Stated task: Word for word, restate every line of the material.

* * * * * * * * *

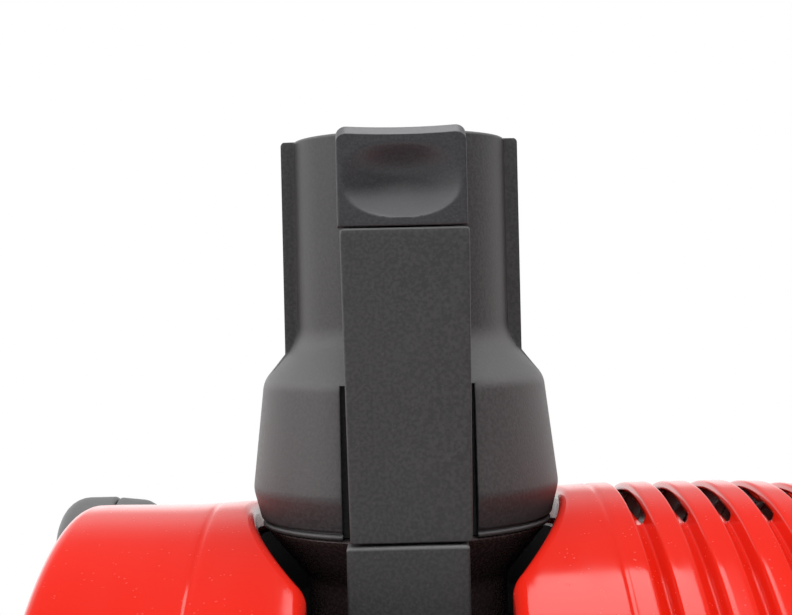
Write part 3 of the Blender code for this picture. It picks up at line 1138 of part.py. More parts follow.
# ---------------------------------------------------------------- base
def build_base():
    """Cradle under the barrel, its feet and their screws."""
    floor = -AXIS_HEIGHT
    half_x, half_y = CRADLE_LENGTH / 2, CRADLE_DEPTH / 2
    top = -math.sqrt(RIGHT_RADIUS**2 - half_y**2) + 0.004
    outline = rounded(half_x, half_y, CRADLE_CORNER, (0, 0), 4)
    cradle = piece("cradle_base", prism(outline, floor + CRADLE_BOTTOM, top), drum, BLACK)
    left = [(LEFT_END - 0.01, 0), (LEFT_END - 0.01, LEFT_END_RADIUS + GAP)]
    left += [(x, r + GAP) for x, r in reversed(left_outer()[2:-3])]
    left += [(CHANNEL_LEFT, LEFT_RADIUS + GAP)]
    right = [(CHANNEL_LEFT, BAND_RADIUS + GAP), (CHANNEL_RIGHT, BAND_RADIUS + GAP),
             (CHANNEL_RIGHT, RIGHT_EDGE_RADIUS + GAP)]
    right += [(x, r + GAP) for x, r in right_outer(grooves=False)[2:]]
    right += [(RIGHT_END + 0.01, right[-1][1]), (RIGHT_END + 0.01, 0)]
    boolean(cradle, cutter("cradle_seat", turned(left + right), drum))
    depth = floor + CRADLE_BOTTOM
    for end, sx in (("left", -1), ("right", 1)):
        for side, sy in (("front", -1), ("back", 1)):
            at = (sx * (half_x - FOOT_INSET), sy * (half_y - FOOT_INSET))
            foot = turned([
                (floor, 0.0050), (floor, FOOT_RADIUS - 0.0010), (floor + 0.0010, FOOT_RADIUS),
                (depth - GAP, FOOT_RADIUS - 0.0020), (depth - GAP, 0.0022), (floor + 0.0040, 0.0022),
                (floor + 0.0040, 0.0050),
            ], "Z", 12, at)
            piece(f"rubber_foot_{side}_{end}", foot, drum, RUBBER)


build_shells()
build_band()
build_scroll()
build_impeller()
build_motor()
build_intake()
build_neck()
build_port()
build_latch()
build_controls()
build_handle()
build_base()
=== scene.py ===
"""Looks of a car dryer blower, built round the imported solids.

Lengths are in metres. The barrel's axis runs along X, and an angle on the barrel is 0 at the top and grows
towards the back. Heights on the outlet port are measured up from the lip on which it turns.
"""

import logging
import math
from dataclasses import dataclass, field
from enum import Enum
from typing import Sequence

import bmesh
import bpy
import numpy as np
from mathutils import Matrix, Vector


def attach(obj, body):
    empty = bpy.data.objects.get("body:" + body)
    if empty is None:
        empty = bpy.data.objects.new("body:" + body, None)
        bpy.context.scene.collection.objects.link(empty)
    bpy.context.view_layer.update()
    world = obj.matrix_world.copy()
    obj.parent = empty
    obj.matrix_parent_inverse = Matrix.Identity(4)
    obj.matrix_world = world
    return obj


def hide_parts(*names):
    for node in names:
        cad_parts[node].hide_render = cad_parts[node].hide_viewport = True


Array = np.ndarray
Pair = tuple[float, float]
Triple = tuple[float, float, float]
Piece = bpy.types.Object
Socket = bpy.types.NodeSocket
log = logging.getLogger("blower")

SHARP = 40.0  # degrees between two faces above which their edge is drawn sharp
KNIFE = (0.00001, 0.00001)  # the rims of a cutter, as good as sharp
WAVE = 0.314  # scale times wavelength of the wave texture


@dataclass(frozen=True)
class Sizes:
    """The lengths of the solid model that the visible pieces share."""

    axis_y: float = -0.02165
    axis_z: float = 0.1520
    gap: float = 0.0003
    left_radius: float = 0.1339
    left_end_radius: float = 0.1315
    right_radius: float = 0.1362
    right_edge_radius: float = 0.1350
    rim_radius: float = 0.1256
    band_radius: float = 0.1290
    opening_radius: float = 0.0980
    half_length: float = 0.1125
    left_corner: float = 0.0090
    port_x: float = -0.0275
    channel_half: float = 0.0233
    well_half: float = 0.0393
    well_side: float = 0.1040
    well_blend: float = 0.0120
    well_floor: float = 0.1030
    louvre_start: float = 0.0544
    louvre_pitch: float = 0.0105
    lip_radius: float = 0.1284
    tube_radius: float = 0.0278
    tube_bore: float = 0.0252
    port_height: float = 0.0996
    wing_half: float = 0.0307
    wing_front: float = -0.0050
    wing_back: float = 0.0120
    wing_top: float = 0.09945
    wing_corner: float = 0.0012
    strip_front: float = 0.0415
    strip_top: float = 0.0749
    slot_half: float = 0.01625
    slit_top: float = 0.0373
    plate_radius: float = 0.1040
    plate_outer: float = 0.1153
    pivot_back: float = 0.0680
    pivot_height: float = 0.1085
    grip_back: float = 0.1650
    grip_height: float = 0.0220
    arm_inner: float = 0.1160
    arm_outer: float = 0.1335
    eye_radius: float = 0.0195
    grip_radius: float = 0.0145


S = Sizes()


class Side(Enum):
    """Which end of the barrel a piece belongs to, as the sign of its x."""

    LEFT = -1
    RIGHT = 1


class Axis(Enum):
    """The direction that a turned or pushed-up shape follows."""

    DRUM = "along the barrel"
    PORT = "up the port"
    FRONT = "towards the back, over the port's (x, height)"
    PLAN = "up, over the barrel's (x, y)"


# ---------------------------------------------------------------- mathematics of the surfaces
def on_drum(x: Array, radius: Array, turn: Array) -> Array:
    """World points at a place along the barrel, a radius and an angle from the top, in radians."""
    x, radius, turn = np.broadcast_arrays(x, radius, turn)
    return np.stack([x, S.axis_y + radius * np.sin(turn), S.axis_z + radius * np.cos(turn)], axis=-1)


def on_port(x: Array, y: Array, height: Array) -> Array:
    """World points from plan offsets to the port's axis and a height above its lip."""
    x, y, height = np.broadcast_arrays(x, y, height)
    return np.stack([S.port_x + x, S.axis_y + y, S.axis_z + S.lip_radius + height], axis=-1)


def placed(axis: Axis, along: Array, u: Array, v: Array) -> Array:
    """World points from a distance along an axis and two coordinates across it."""
    along, u, v = np.broadcast_arrays(along, u, v)
    if axis is Axis.DRUM:
        return np.stack([along, S.axis_y + u, S.axis_z + v], axis=-1)
    if axis is Axis.PORT:
        return on_port(u, v, along)
    if axis is Axis.FRONT:
        return on_port(u, along, v)
    return np.stack([u, S.axis_y + v, along], axis=-1)


def smooth_step(low: float, high: float, value: Array) -> Array:
    """Eased share, 0 below low and 1 above high."""
    share = np.clip((value - low) / (high - low), 0.0, 1.0)
    return share * share * (3.0 - 2.0 * share)


def smooth_max(a: Array, b: Array, width: float) -> Array:
    """The larger of two values, with the corner between them rounded over a width."""
    share = np.clip(0.5 + 0.5 * (a - b) / width, 0.0, 1.0)
    return b + (a - b) * share + width * share * (1.0 - share)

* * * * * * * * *

Solution to this exercise:
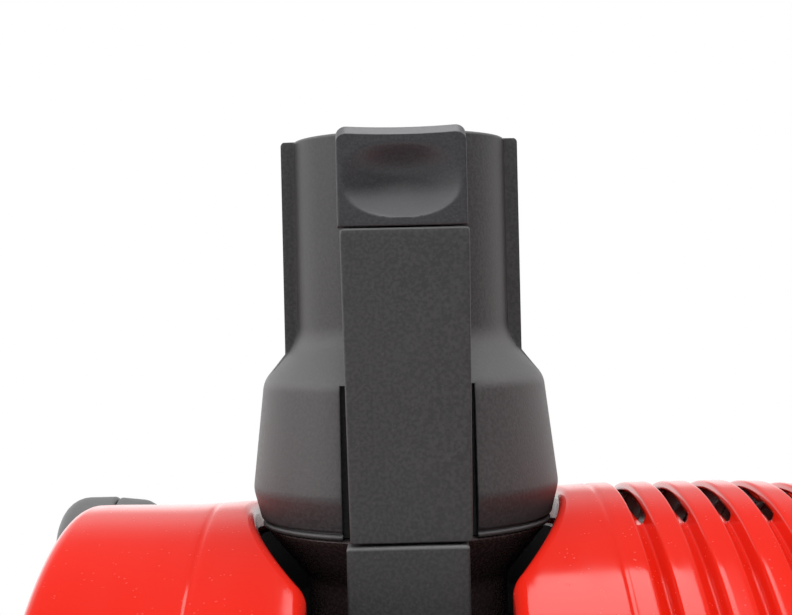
Write part 3 of the Blender code for this picture. It picks up at line 1138 of part.py. More parts follow.
# ---------------------------------------------------------------- base
def build_base():
    """Cradle under the barrel, its feet and their screws."""
    floor = -AXIS_HEIGHT
    half_x, half_y = CRADLE_LENGTH / 2, CRADLE_DEPTH / 2
    top = -math.sqrt(RIGHT_RADIUS**2 - half_y**2) + 0.004
    outline = rounded(half_x, half_y, CRADLE_CORNER, (0, 0), 4)
    cradle = piece("cradle_base", prism(outline, floor + CRADLE_BOTTOM, top), drum, BLACK)
    left = [(LEFT_END - 0.01, 0), (LEFT_END - 0.01, LEFT_END_RADIUS + GAP)]
    left += [(x, r + GAP) for x, r in reversed(left_outer()[2:-3])]
    left += [(CHANNEL_LEFT, LEFT_RADIUS + GAP)]
    right = [(CHANNEL_LEFT, BAND_RADIUS + GAP), (CHANNEL_RIGHT, BAND_RADIUS + GAP),
             (CHANNEL_RIGHT, RIGHT_EDGE_RADIUS + GAP)]
    right += [(x, r + GAP) for x, r in right_outer(grooves=False)[2:]]
    right += [(RIGHT_END + 0.01, right[-1][1]), (RIGHT_END + 0.01, 0)]
    boolean(cradle, cutter("cradle_seat", turned(left + right), drum))
    depth = floor + CRADLE_BOTTOM
    for end, sx in (("left", -1), ("right", 1)):
        for side, sy in (("front", -1), ("back", 1)):
            at = (sx * (half_x - FOOT_INSET), sy * (half_y - FOOT_INSET))
            foot = turned([
                (floor, 0.0050), (floor, FOOT_RADIUS - 0.0010), (floor + 0.0010, FOOT_RADIUS),
                (depth - GAP, FOOT_RADIUS - 0.0020), (depth - GAP, 0.0022), (floor + 0.0040, 0.0022),
                (floor + 0.0040, 0.0050),
            ], "Z", 12, at)
            piece(f"rubber_foot_{side}_{end}", foot, drum, RUBBER)


build_shells()
build_band()
build_scroll()
build_impeller()
build_motor()
build_intake()
build_neck()
build_port()
build_latch()
build_controls()
build_handle()
build_base()
=== scene.py ===
"""Looks of a car dryer blower, built round the imported solids.

Lengths are in metres. The barrel's axis runs along X, and an angle on the barrel is 0 at the top and grows
towards the back. Heights on the outlet port are measured up from the lip on which it turns.
"""

import logging
import math
from dataclasses import dataclass, field
from enum import Enum
from typing import Sequence

import bmesh
import bpy
import numpy as np
from mathutils import Matrix, Vector


def attach(obj, body):
    empty = bpy.data.objects.get("body:" + body)
    if empty is None:
        empty = bpy.data.objects.new("body:" + body, None)
        bpy.context.scene.collection.objects.link(empty)
    bpy.context.view_layer.update()
    world = obj.matrix_world.copy()
    obj.parent = empty
    obj.matrix_parent_inverse = Matrix.Identity(4)
    obj.matrix_world = world
    return obj


def hide_parts(*names):
    for node in names:
        cad_parts[node].hide_render = cad_parts[node].hide_viewport = True


Array = np.ndarray
Pair = tuple[float, float]
Triple = tuple[float, float, float]
Piece = bpy.types.Object
Socket = bpy.types.NodeSocket
log = logging.getLogger("blower")

SHARP = 40.0  # degrees between two faces above which their edge is drawn sharp
KNIFE = (0.00001, 0.00001)  # the rims of a cutter, as good as sharp
WAVE = 0.314  # scale times wavelength of the wave texture


@dataclass(frozen=True)
class Sizes:
    """The lengths of the solid model that the visible pieces share."""

    axis_y: float = -0.02165
    axis_z: float = 0.1520
    gap: float = 0.0003
    left_radius: float = 0.1339
    left_end_radius: float = 0.1315
    right_radius: float = 0.1362
    right_edge_radius: float = 0.1350
    rim_radius: float = 0.1256
    band_radius: float = 0.1290
    opening_radius: float = 0.0980
    half_length: float = 0.1125
    left_corner: float = 0.0090
    port_x: float = -0.0275
    channel_half: float = 0.0233
    well_half: float = 0.0393
    well_side: float = 0.1040
    well_blend: float = 0.0120
    well_floor: float = 0.1030
    louvre_start: float = 0.0544
    louvre_pitch: float = 0.0105
    lip_radius: float = 0.1284
    tube_radius: float = 0.0278
    tube_bore: float = 0.0252
    port_height: float = 0.0996
    wing_half: float = 0.0307
    wing_front: float = -0.0050
    wing_back: float = 0.0120
    wing_top: float = 0.09945
    wing_corner: float = 0.0012
    strip_front: float = 0.0415
    strip_top: float = 0.0749
    slot_half: float = 0.01625
    slit_top: float = 0.0373
    plate_radius: float = 0.1040
    plate_outer: float = 0.1153
    pivot_back: float = 0.0680
    pivot_height: float = 0.1085
    grip_back: float = 0.1650
    grip_height: float = 0.0220
    arm_inner: float = 0.1160
    arm_outer: float = 0.1335
    eye_radius: float = 0.0195
    grip_radius: float = 0.0145


S = Sizes()


class Side(Enum):
    """Which end of the barrel a piece belongs to, as the sign of its x."""

    LEFT = -1
    RIGHT = 1


class Axis(Enum):
    """The direction that a turned or pushed-up shape follows."""

    DRUM = "along the barrel"
    PORT = "up the port"
    FRONT = "towards the back, over the port's (x, height)"
    PLAN = "up, over the barrel's (x, y)"


# ---------------------------------------------------------------- mathematics of the surfaces
def on_drum(x: Array, radius: Array, turn: Array) -> Array:
    """World points at a place along the barrel, a radius and an angle from the top, in radians."""
    x, radius, turn = np.broadcast_arrays(x, radius, turn)
    return np.stack([x, S.axis_y + radius * np.sin(turn), S.axis_z + radius * np.cos(turn)], axis=-1)


def on_port(x: Array, y: Array, height: Array) -> Array:
    """World points from plan offsets to the port's axis and a height above its lip."""
    x, y, height = np.broadcast_arrays(x, y, height)
    return np.stack([S.port_x + x, S.axis_y + y, S.axis_z + S.lip_radius + height], axis=-1)


def placed(axis: Axis, along: Array, u: Array, v: Array) -> Array:
    """World points from a distance along an axis and two coordinates across it."""
    along, u, v = np.broadcast_arrays(along, u, v)
    if axis is Axis.DRUM:
        return np.stack([along, S.axis_y + u, S.axis_z + v], axis=-1)
    if axis is Axis.PORT:
        return on_port(u, v, along)
    if axis is Axis.FRONT:
        return on_port(u, along, v)
    return np.stack([u, S.axis_y + v, along], axis=-1)


def smooth_step(low: float, high: float, value: Array) -> Array:
    """Eased share, 0 below low and 1 above high."""
    share = np.clip((value - low) / (high - low), 0.0, 1.0)
    return share * share * (3.0 - 2.0 * share)


def smooth_max(a: Array, b: Array, width: float) -> Array:
    """The larger of two values, with the corner between them rounded over a width."""
    share = np.clip(0.5 + 0.5 * (a - b) / width, 0.0, 1.0)
    return b + (a - b) * share + width * share * (1.0 - share)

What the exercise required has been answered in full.